What to do if you have a Non Exhaustive pattern match

Hi, I tried to implement some sort of balancing search tree. For this I need some sort of rotation operation, these need to look a bit deeper (two nodes) into the tree, but I only call them if I already now that these exists (aka are none leafs). But to look into the tree I need to pattern match on their constructor. As Elm requires me to do this exhaustively I don’t know what to do in the Leave case of that pattern match (that can never occur).

I see the following options:

  1. I return something of the required type (that would be bad, and sends me (in case of a bug that exercise this codebranch) into debug hell.
  2. I wrap everything in Maybe (that is also terrible as this would propagate to the library api, and it is kind of stupid to have functions there that are Maybe, but never return Nothing) (aka the library will get unnecissary unusable)
  3. I write a pice of nonterminating code that will inhabit every type and send the programm into an infinite recursion. (I hope I don’t need to justify, why I don’t like this option)

So what is the right thing todo? (Is there maybe another way that is better?)

Probably just do nothing. If you get two nodes, rotate them and return the rotated nodes. If you get anything else just return it as is - the identity function.

Maybe need to see some code to give a better recomendation.


First some code (there are 4 rotations (two double rotations and two single rotations) here a single
rotation (the double rotations have to look one deeper and have one patternmatch more):

single_L : a -> Tree a -> Tree a -> Tree a
single_L el lst rst =
  case rst of
    E -> undefined
    T el2 _ rlst rrst -> t1 el2 (t1 el lst rlst) rrst

some context E and T are constructors for the Tree a datatype. E : Tree a is for leaves and T : a -> Int -> Tree a -> Tree a -> Tree a for nodes. The Int is stores is the sized of the tree (that is used for balancing)
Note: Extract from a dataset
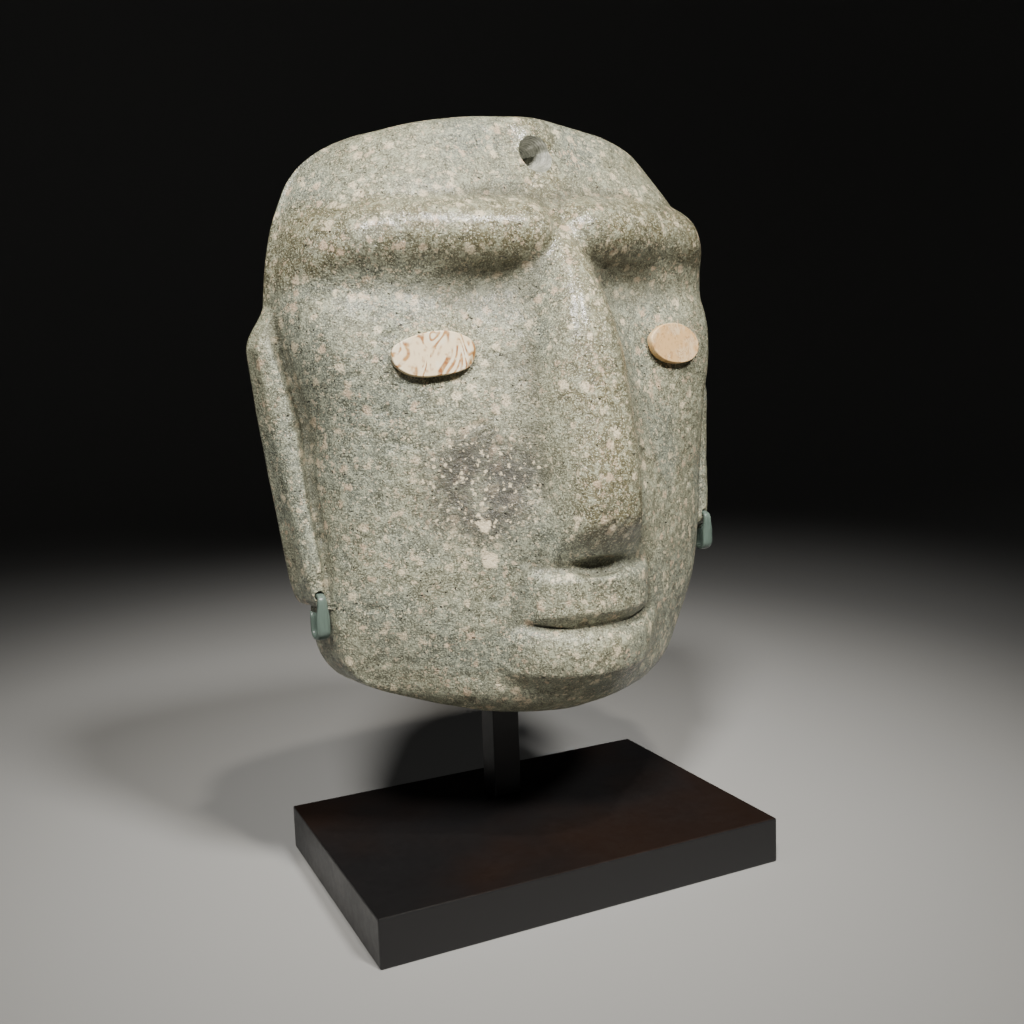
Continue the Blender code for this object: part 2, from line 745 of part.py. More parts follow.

t1 : a -> Tree a -> Tree a is a ‘smart’ constructor computing the right size, so there will be never accedentily the wrong one. The module will only export safe operations that can’t produce trees with wrong size information (so it won’t export T for example (and also not t1 as it can produce non-search trees but this is not the point here)).

single_L already takes the outermost Tree node in a patternmatched form (as the parent has to do this match anyway and we have one less pattern match we need to do then).

Why do I know that the patternmatching can’t fail. I read the size information (of the parent) before and know that the tree must be balanced (to some degree) and this already tells me that there has to be a non-leave there. If there is, this module already contains a bug! It should only give the user functions that produce correct trees!

What I realy dislike about the identity (it would work of course (in theory everything that is of the correct type wouldd work)), is that it can hide bugs. I as a developer want to know when this code branch gets exercised (as something is clearly wrong then). If I put the identity there it would not only return some value that type checks, but also produce a correct search tree. So from the outside and in
functional tests it will look like everything works, even if there is a bug and the tree is not rebalancing correctly, and I want to catch that error and fix it. In other words writing the Identity there makes it harder to catch a potential bug! That sounds not good.

I would be interested in seeing the code that calls single_L as well. Since it’s already doing the pattern matching, can it pass in el, rlst, and rrst instead of rst?


“No runtime errors” is a very high priority for Elm. This means that you are not allowed to create functions that can fail. (Unless you’re implementing a core function like modBy 0.) The unsatisfying the solution of choosing a default value is probably your best choice. What I would do is:

  1. Use Debug.todo in your code while developing to mark the impossible branches.
  2. Write exhaustive tests and make sure you never run into those errors.
  3. Replace Debug.todo by a default value.

(You might consider writing a custom wrapper around Debug.todo that already takes a value of the correct type so that you only need to change the definition of your custom wrapper before finalizing the module instead of replacing every occurrence of Debug.todo.)

Unfortunately, there are still two problems:

  1. Having to use different code for development and production builds is annoying.
  2. If you are tasked with producing a value of an unknown type (say you have a function MyTree a -> a and you know that the tree will always contain a value to return but you can’t prove it to the compiler), you’re out of luck and your “infinite recursion” solution is basically your only choice.